T: What I do sometimes, is taking the longer route through the building, just to see some of the rooms I don’t normally visit. It’s such a privilege to have the keys to a house like this. Sometimes, I turn on the lights, and I go, wow, that’s a beautiful building, I wonder who lives here? Oh, I do! You have to be conscious of how amazing this is. Because if you get used to it, you don’t deserve it any more – that’s my opinion. You should never be ungrateful for these things, especially if you’re as lucky as we are.
How many artworks do you have?
A: More than 2000, works on paper and prints not included.
What was the first artwork that was important for you, for your collection?
A: It was a sculpture by Alfred Hrdlicka called “The Gladiator”.
Which other artists do you collect?
T: Angel Markos, Oliver Dorfer, Thomas Ruff and Erwin Wurm – we actually have a lot of works by him. We have known him for a very long time, already back then, when he was not that famous. I’m the godfather of his daughter, we share a lot of history, not just from buying his art.

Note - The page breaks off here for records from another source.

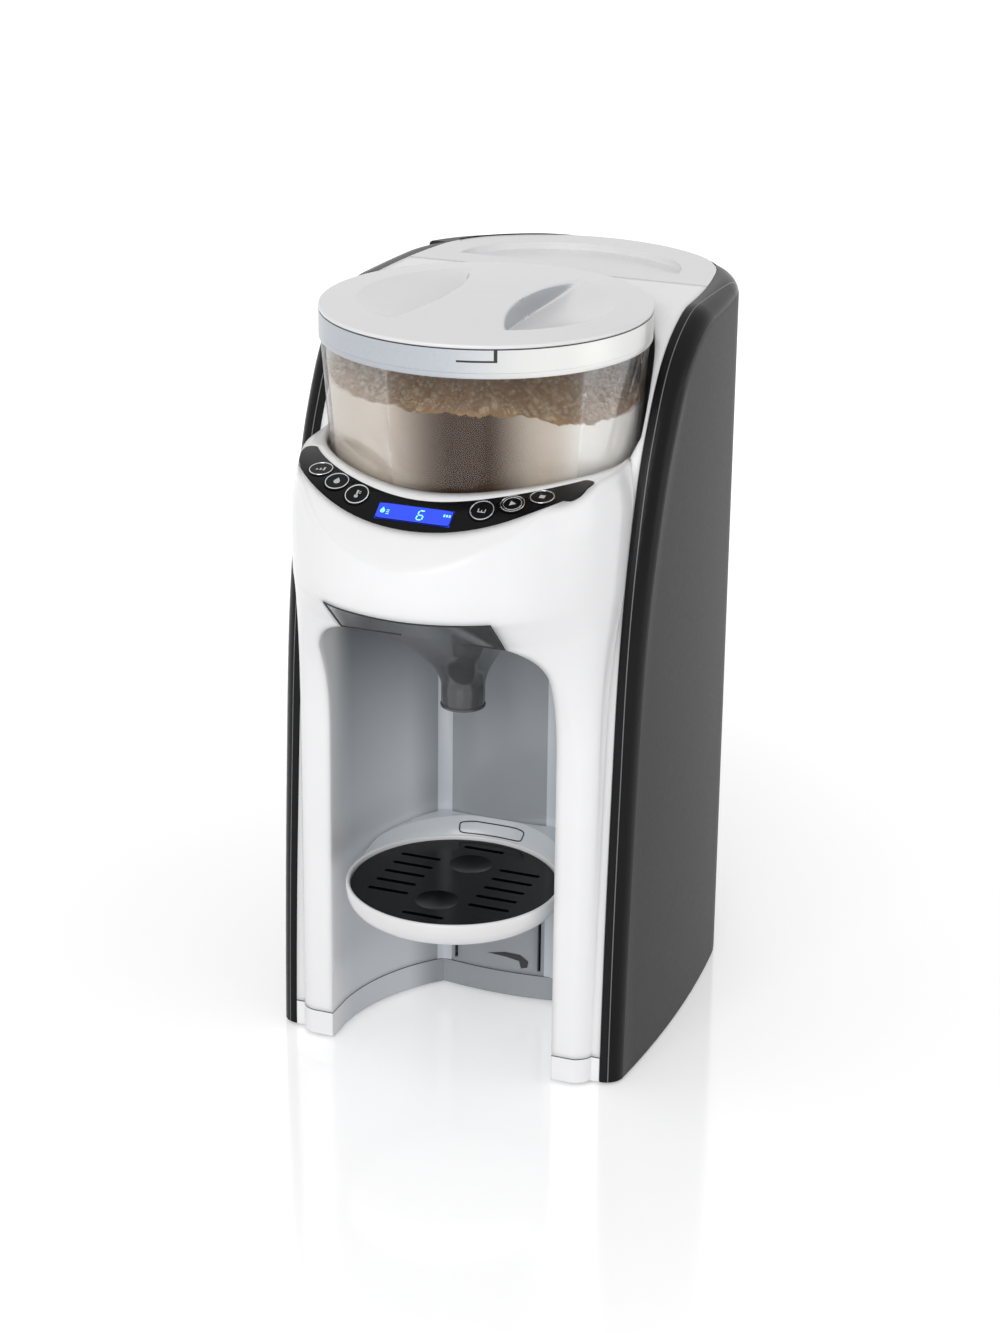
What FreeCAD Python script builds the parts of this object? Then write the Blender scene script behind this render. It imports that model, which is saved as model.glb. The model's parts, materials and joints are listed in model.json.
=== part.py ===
"""Baby formula maker: a parametric model, in millimetres.

+Z is up, the front faces -Y and +X is on the viewer's right.  The origin is the
middle of the floor under the machine.
"""
import FreeCAD, Part
import Sketcher
import math
import os
import re
from FreeCAD import Rotation, Vector

# Driving dimensions: alias, value, what it is.
SIZES = [
    # whole machine
    ("head_front", 141.5, "front of the head from the origin"),
    ("rear_end", 141.5, "back of the rear cover from the origin"),
    ("side_thickness", 12.5, "dark side panel beside the core"),
    ("deck_rise", 60.5, "top deck above the container seat's rim"),
    ("edge_roll", 9.0, "rolled edge of the side panels"),
    ("rear_roll", 2.0, "rolled edge of the rear cover"),
    ("panel_rear", 98.0, "seam between side panels and rear cover"),
    ("skin", 2.5, "wall of the mouldings"),
    ("seam", 0.3, "gap between neighbouring mouldings"),
    ("play", 0.3, "gap round a piece that moves or lifts out"),
    ("foot_height", 1.5, "rubber foot below the base"),
    ("foot_radius", 8.0, "rubber foot"),
    ("base_top", 14.4, "seam between base and housing"),
    # head and legs
    ("nose_radius", 9.6, "rounded front of each leg"),
    ("leg_centre_offset", 66.6, "leg nose from the middle plane"),
    ("leg_front", 84.1, "leg nose in front of the origin"),
    ("chin_bottom", 229.0, "lower edge of the chin and ceiling of the bay"),
    ("chin_height", 18.4, "funnel cover, upper edge above lower"),
    ("head_height", 53.6, "rim of the container seat above the chin"),
    ("chin_set_back", 33.5, "chin's lower edge behind the head's front"),
    ("bay_half_width", 57.5, "bottle bay at its mouth"),
    ("bay_rear_half_width", 29.5, "flat rear wall of the bay"),
    ("bay_rear", 6.3, "rear wall of the bay in front of the origin"),
    ("bay_corner", 20.0, "rounded top corners of the bay"),
    ("tunnel_half_width", 40.5, "opening for the funnel drawer"),
    # powder container
    ("container_y", -31.3, "container axis"),
    ("seat_radius", 74.0, "rim of the container seat"),
    ("seat_border", 5.8, "white core outside that rim"),
    ("seat_depth", 33.0, "container seat, rim to floor"),
    ("seat_lift", 5.0, "container above that floor"),
    ("chute_length", 20.0, "powder chute under the seat"),
    ("coupling_radius", 8.0, "drive coupling"),
    ("spindle_square", 6.0, "square end of the spindle"),
    ("neck_gap", 0.8, "wall of the neck round the collar"),
    ("seat_gap", 3.5, "cup's floor inside the seat"),
    ("cup_taper", 6.4, "clear cup, wider at its top by"),
    ("cup_wall", 2.0, "clear cup"),
    ("cup_height", 82.5, "clear cup"),
    ("collar_step", 0.6, "collar and lid outside the cup"),
    ("collar_height", 10.9, "collar"),
    ("lid_edge", 1.8, "thickness of the lid's rim"),
    ("lid_rise", 3.2, "how far the lid bulges above its rim"),
    ("lid_plug", 7.0, "depth of the lid's plug inside the collar"),
    ("scoop_depth", 9.0, "finger scoops in the lid"),
    ("powder_height", 46.0, "powder above the stirring wheel"),
    # dispensing
    ("outlet_offset", 28.0, "powder outlet in front of the container axis"),
    ("outlet_radius", 9.0, "powder outlet"),
    ("wheel_gap", 2.5, "portion wheel inside the cup's wall"),
    ("wheel_thickness", 6.0, "portion wheel"),
    ("pocket_count", 6.0, "portions in the wheel"),
    ("stirrer_height", 15.0, "stirring wheel"),
    ("spindle_radius", 5.0, "drive spindle of both wheels"),
    # gear train
    ("gear_drop", 13.0, "underside of the gears below the seat's floor"),
    ("gear_width", 6.0, "face width of the gears"),
    ("gear_module", 1.5, "tooth size"),
    ("drive_teeth", 18.0, "teeth of the gear under the container"),
    ("idler_teeth", 22.0, "teeth of the gear between"),
    ("pinion_teeth", 14.0, "teeth of the gear on the motor"),
    ("mesh_gap", 0.35, "added to each centre distance"),
    ("shaft_radius", 3.0, "gear shafts"),
    ("motor_radius", 17.0, "drive motor"),
    ("motor_length", 48.0, "drive motor"),
    # funnel
    ("nozzle_y", -57.0, "axis of the mixing funnel"),
    ("nozzle_radius", 10.5, "funnel outlet, outside"),
    ("nozzle_drop", 54.3, "end of the funnel outlet below the chin"),
    ("nozzle_length", 13.5, "funnel outlet"),
    ("shoulder_drop", 21.0, "where the cone meets the bowl, below the chin"),
    ("shoulder_radius", 27.0, "cone at that height"),
    ("bowl_radius", 33.0, "bowl of the funnel"),
    ("bowl_rise", 13.0, "rim of the bowl above the chin's lower edge"),
    ("funnel_wall", 2.0, "funnel and its cover"),
    # bottle stand
    ("tray_y", -67.3, "centre of the bottle stand"),
    ("grille_radius", 50.0, "drip grille"),
    ("grille_top", 89.0, "top of the drip grille"),
    ("grille_thickness", 2.6, "drip grille"),
    ("tray_radius", 52.4, "bottle stand"),
    ("tray_bottom", 77.5, "underside of the bottle stand"),
    ("bracket_top", 99.0, "rear of the stand on the bay wall"),
    ("groove_x", 22.5, "grooves for the stand's hooks from the middle"),
    ("groove_width", 1.8, "those grooves in the rear wall of the bay"),
    ("slot_pitch", 10.4, "between the grille's slots"),
    ("slot_width", 2.8, "grille slot"),
    ("slot_length", 21.0, "grille slot"),
    # controls
    ("panel_gap", 1.4, "control panel outside the neck"),
    ("panel_width", 13.7, "control panel at the front"),
    ("panel_depth", 2.0, "thickness of the control panel"),
    ("panel_angle", 56.0, "half the sweep of the control panel, in degrees"),
    ("button_margin", 0.95, "panel left beside each button"),
    ("button_rise", 0.5, "button above the panel"),
    ("button_gap", 2.0, "stem under each button"),
    ("button_flange", 0.6, "flange that keeps each button in the panel"),
    ("first_button_angle", 20.5, "degrees from the middle"),
    ("button_spacing", 0.57, "between the flanges of two buttons"),
    ("screen_width", 36.0, "display window"),
    ("screen_margin", 2.55, "panel left in front of and behind the display window"),
    # water system
    ("tank_front", 63.0, "front wall of the water tank"),
    ("tank_bottom", 62.0, "underside of the water tank"),
    ("tank_wall", 2.0, "water tank"),
    ("tank_lid_depth", 9.0, "depth of the tank lid's moulding"),
    ("deck_recess", 3.5, "dished top of the tank lid"),
    ("rear_skin", 2.2, "rear cover at its top edge"),
    ("valve_x", -20.0, "tank outlet across the machine"),
    ("valve_back", 22.0, "tank outlet behind the tank's front wall"),
    ("heater_radius", 13.0, "heater tube"),
    ("heater_low", 70.0, "lower end of the heater"),
    ("heater_length", 110.0, "heater tube"),
    ("hose_radius", 3.0, "water hose"),
    ("shelf_height", 57.0, "shelf under the water tank"),
    ("rear_fitting", 28.0, "switch and cord inlet from the middle"),
    ("rear_fitting_height", 32.0, "switch and cord inlet above the floor"),
    ("rocker_pin", 1.2, "pivot of the power switch"),
    ("rocker_depth", 3.0, "that pivot inside the rear cover"),
]

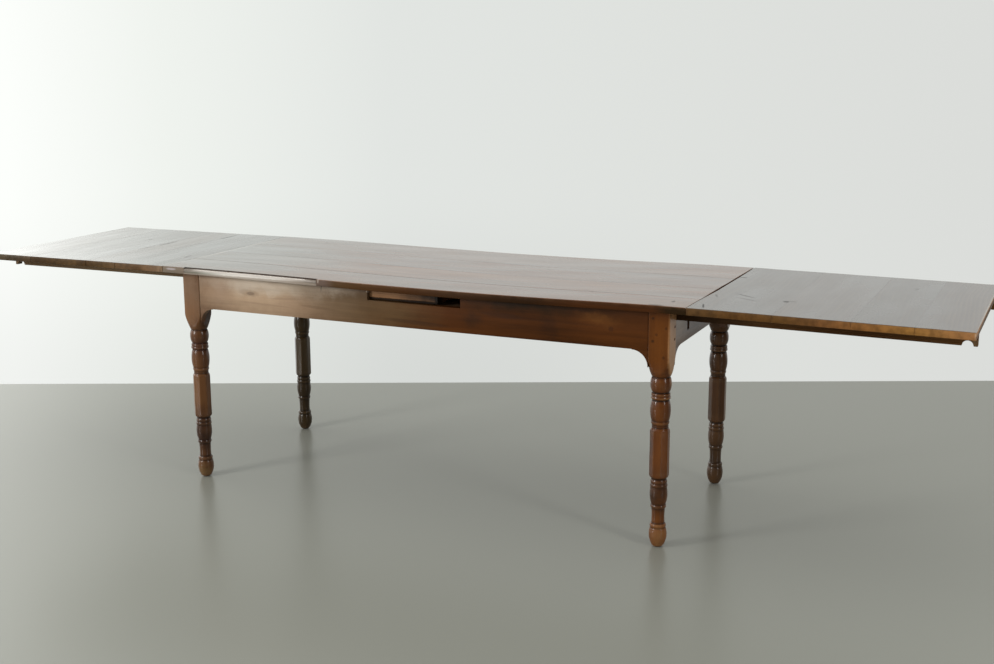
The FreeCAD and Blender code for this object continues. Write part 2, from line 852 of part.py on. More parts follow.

Is it important for you, as collectors, to know the artists personally?
A: We like it very much, but sometimes, when an artist is said to be very rude, we try to not get to know them – because otherwise we would stop to buy from them. When I look at the work, I also see the artist. We really tried to keep our collection very emotional, and, in a way, private. We never bought art as an investment or sold a work.
What does your collection say about you?
A: I think the collection says a lot about the collectors. The presentation of our collection is very different from others – there’s much more fun in it. We are playing with hanging different artists, and by doing this, the room itself becomes a new art piece. Sometimes, we get some negative feedback from the artists we are combining. They think they’re not well-respected, because we hang a famous artist next to a young one. We also try to make a living space, rather than recreate the atmosphere of the museum, and we are achieving this by combining art with design objects.
Especially when Toni guides a tour through the museum, he jokes and tells stories and anecdotes about the hanging, which is very strong and chaotic.
What else, for you, fills rooms with emotional energy?
T: Fist of all – in the field of design –I have a passion for chairs. Chairs, like portraits, are items that have been with us for thousands of years. For me, all chairs have personalities.
A: I give you a typical example of us on a tour, which happened two or three times , where you see old chairs, followed by smaller chairs, and Toni would always say ‘These are the grandparents, these are the children, …
How often do you re-hang?
A: We try to keep the habit of three new rooms a month. In autumn, we we have to work a little bit harder, because we always make a bigger re-hanging before viennacontemporary.
How do you feel the Viennese art scene has developed in recent years? While your collection was growing, what happened in the art scene?
A: I think, overall, the Viennese art scene has improved a lot. The Viennese gallerists used to be jealous of each other, but then they saw that it would help everybody, if they cooperated. That was one reason why Vienna’s art scene was not as good as it could be, even though there are really a lot of exciting artists here. The other story is that Austrian artists – with some exceptions – are lazy. Lazy not about painting, but about marketing their work, doing PR, visiting a lot of museums and fighting to get a small slot in the museum. Many Austrian artists think that’s the gallerists’ job. But worldwide, when artists are not working, they will not be successful. You can see this big difference with Erwin Wurm, who is really successful now: He has always organized everything by himself.
Can you name some of the younger-generation artists you are interested in ?
T: Ben Reyer for example – he’s so cute, right? (laughs) That’s not why we buy his art, of course. And for street artists, we like Sebastian Schager.
Do you follow a plan when buying artworks?
A: Once a year, we write down a little list of what could be of interest for us – that’s mostly initiated by me, the man of thousands list. But many buys just happen randomly.
T: One of the last works we bought was by a Bulgarian artist called Michail Michailov. He made a bed in form of a cross. I think that was such a genius and simple idea. We are going to put it in the former bedroom of the prince. Getting up [as] the resurrection is such a funny idea.
A: That’s right. But I’d say we have to get a little bit more careful not to buy too many new artists and try to keep a part of the budget for artists we already have in our collection and love. We’re traveling quite a lot to different exhibitions and art fairs, and have nearly all catalogues of auction houses.
A: We’re not interested in the mainstream, the big names, but there you can sometimes find very good additional works by artists we have in our collection, and the price level is mostly very acceptable.
How has your taste in art evolved over time?
A: I’d say we started out with traditional painting and sculptures, followed by photography first seen at the biennale in Cuba. Then, we were assisted by a gallery owner in Geneva, Pierre Huber. He used to own a very famous gallery, but then displayed some political incorrectness in the art scene …
T: …I would call it political errors. He became a persona non grata…
Who was your best art advisor?
A: He was, apart from him we don’t have art advisors.
T: Since we mentioned photography – we’re silent partners at Galerie Hilger, and we actually introduced photography to them, which we’re kind of proud of. We bought this artwork by Angel Markos – we first saw his works at the biennale in Havanna and then again at the ARCO in Madrid. We bought one installation –a piece that’s hard to sell – and Ernst [Hilger] bought another one. We brought these two to Art Basel, and it was the first photograph artwork Galerie Hilger has ever sold.
What is your plan for the collection?
A: The collection is partly held in a trust, and partly owned by me. In the end, it will be entirely held in a trust, and the place will be – if the cash flow is as it should be – a private museum.
So you want to make it publicly accessible?
A: Accessible by appointment. Since the building is so protected, there are disadvantages concerning fire policy and security questions. You cannot let people roam about independently, you have to have a guide who takes care of them in case of an accident.